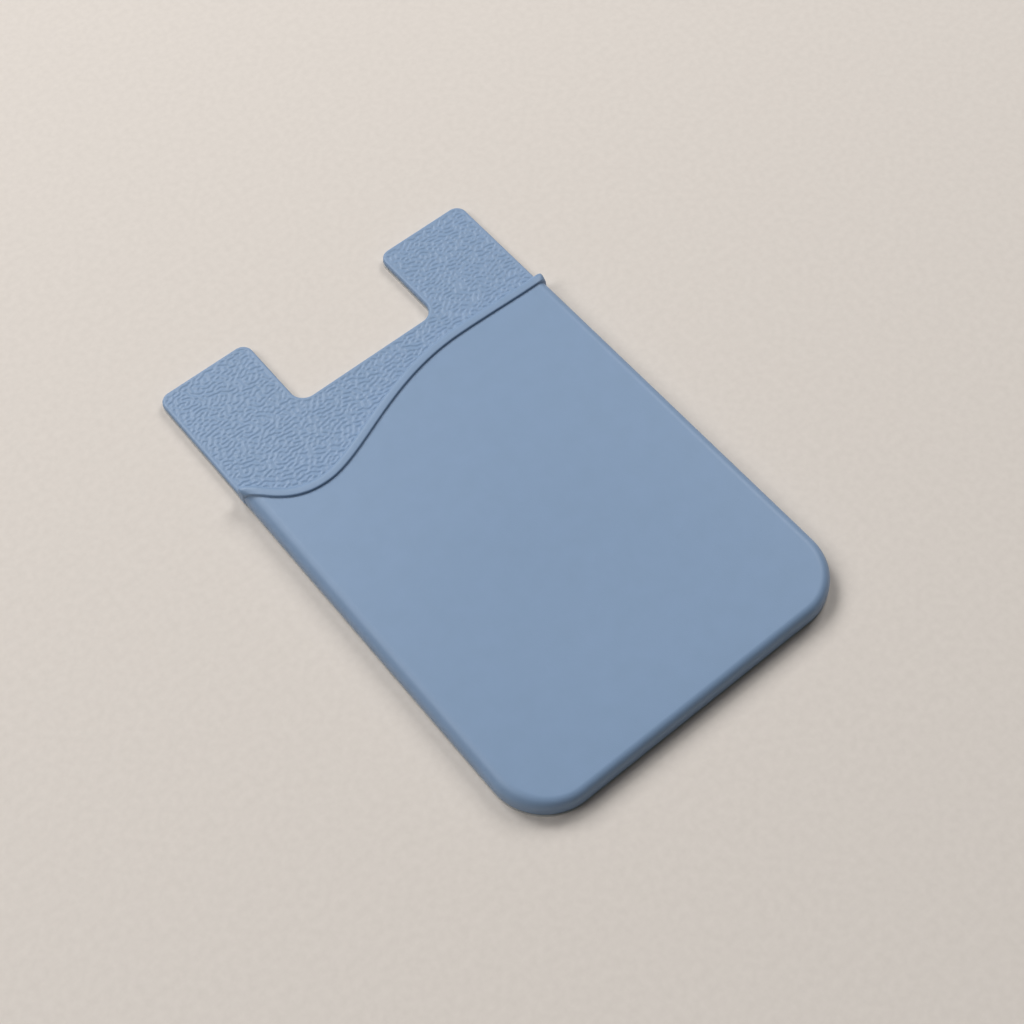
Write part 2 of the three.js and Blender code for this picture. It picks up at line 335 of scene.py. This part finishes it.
def grain_relief(points, distance):
    """How far the grain lies below the plate's top, zero on the smooth rim."""
    low = points.min(axis=0)
    cell = GRAIN_STEP / 2
    ridges = sampled(grain_field(cell, low, points.max(axis=0)), cell, low, points)
    return GRAIN_DEPTH * (1 - ridges) / 2 * smoothstep(0, GRAIN_FADE, distance - GRAIN_RIM)


def bezier(a, b, c, d, segments):
    """Points of a cubic curve from a to d, steered by b and c."""
    t = np.linspace(0, 1, segments + 1)[:, None]
    a, b, c, d = (np.array(p) for p in (a, b, c, d))
    s = 1 - t
    return s ** 3 * a + 3 * s ** 2 * t * b + 3 * s * t ** 2 * c + t ** 3 * d


def mouth_path():
    """Edge of the mouth on the unrolled skin, from one wall over the panel to the other."""
    def at(x, distance):
        return (x, HALF_LENGTH - distance)
    wall_end = WALL_START + BEAD_DROP
    low_x = -HALF_WIDTH + MOUTH_LOW_FROM_LEFT
    crest_x = HALF_WIDTH - MOUTH_CREST_FROM_RIGHT
    left_turn = bezier(
        at(-WALL_START, MOUTH_LEFT_END),
        at(-WALL_START + LEFT_END_REACH, MOUTH_LEFT_END),
        at(low_x - LOW_REACH_LEFT, MOUTH_LOW),
        at(low_x, MOUTH_LOW),
        MOUTH_SEGMENTS,
    )
    rise = bezier(
        at(low_x, MOUTH_LOW),
        at(low_x + LOW_REACH_RIGHT, MOUTH_LOW),
        at(crest_x - CREST_REACH_LEFT, MOUTH_CREST),
        at(crest_x, MOUTH_CREST),
        MOUTH_SEGMENTS,
    )
    right_run = bezier(
        at(crest_x, MOUTH_CREST),
        at(crest_x + CREST_REACH_RIGHT, MOUTH_CREST),
        at(FLAT_HALF - RIGHT_END_REACH, MOUTH_RIGHT_END),
        at(FLAT_HALF, MOUTH_RIGHT_END),
        MOUTH_SEGMENTS // 2,
    )
    wrap = np.linspace(FLAT_HALF, WALL_START, WRAP_SEGMENTS + 1)
    right_wrap = np.array([at(x, MOUTH_RIGHT_END) for x in wrap])
    start = [at(-wall_end, MOUTH_LEFT_END)]
    finish = [at(wall_end, MOUTH_RIGHT_END)]
    return np.concatenate([start, left_turn, rise[1:], right_run[1:], right_wrap[1:], finish])


def on_dome(u, y, lift, power):
    """Where a place on the unrolled skin lies: across the panel, round the shoulder, down the wall.

    A lift carries it off the skin on to the bead. A power over 2 squares the corner.
    """
    far = np.abs(u)
    angle = np.clip((far - FLAT_HALF) / SHOULDER_RADIUS, 0, math.pi / 2)
    down = np.maximum(far - WALL_START, 0)
    squared = (np.sin(angle) ** power + np.cos(angle) ** power) ** (1 / power)
    rise = lift * (1 - BEAD_WALL_FADE * angle * 2 / math.pi) if lift > 0 else lift
    reach = (SHOULDER_RADIUS + rise) / squared
    x = np.minimum(far, FLAT_HALF) + reach * np.sin(angle)
    z = PANEL_TOP - SHOULDER_RADIUS + reach * np.cos(angle) - down
    return np.stack([np.sign(u) * x, y, z], -1)


def beside_mouth(path, across, lift):
    """Places beside the mouth's edge, lifted off the skin; across is positive towards the ears."""
    before = np.concatenate([path[:1], path[:-1]])
    after = np.concatenate([path[1:], path[-1:]])
    along = after - before
    along /= np.linalg.norm(along, axis=1)[:, None]
    share = np.clip(0.5 + across / BEAD_WIDTH, 0, 1)
    power = 2 + (BEAD_SQUARENESS - 2) * share if lift > 0 else 2
    u = path[:, 0] - along[:, 1] * across
    return on_dome(u, path[:, 1] + along[:, 0] * across, lift, power)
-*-
WHAT YOU ARE ASKED TO DO -
Restate, word for word and with nothing added, the lines from the first line of the listing through the one where "return GRAIN_DEPTH *" stands.

COMPLETE ANSWER -
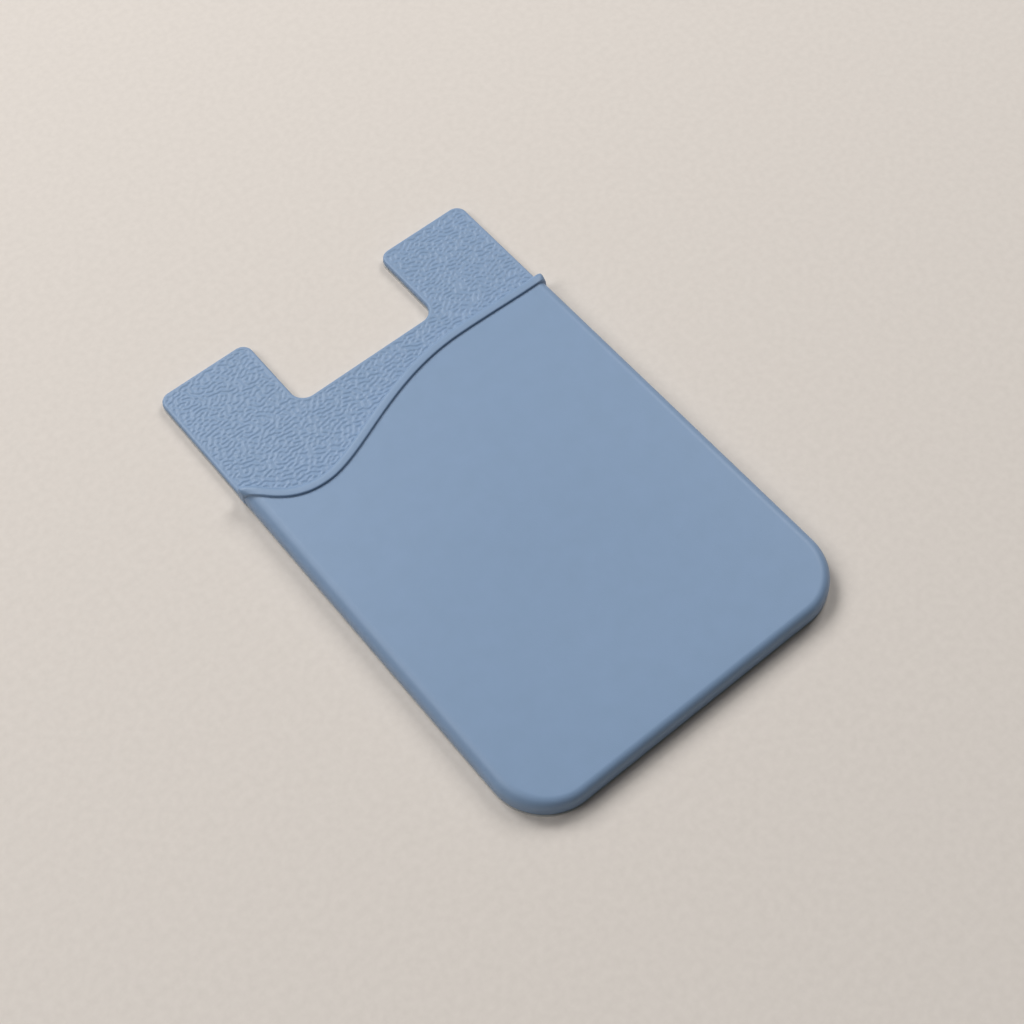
Write part 2 of the three.js and Blender code for this picture. It picks up at line 335 of scene.py. This part finishes it.
def grain_relief(points, distance):
    """How far the grain lies below the plate's top, zero on the smooth rim."""
    low = points.min(axis=0)
    cell = GRAIN_STEP / 2
    ridges = sampled(grain_field(cell, low, points.max(axis=0)), cell, low, points)
    return GRAIN_DEPTH * (1 - ridges) / 2 * smoothstep(0, GRAIN_FADE, distance - GRAIN_RIM)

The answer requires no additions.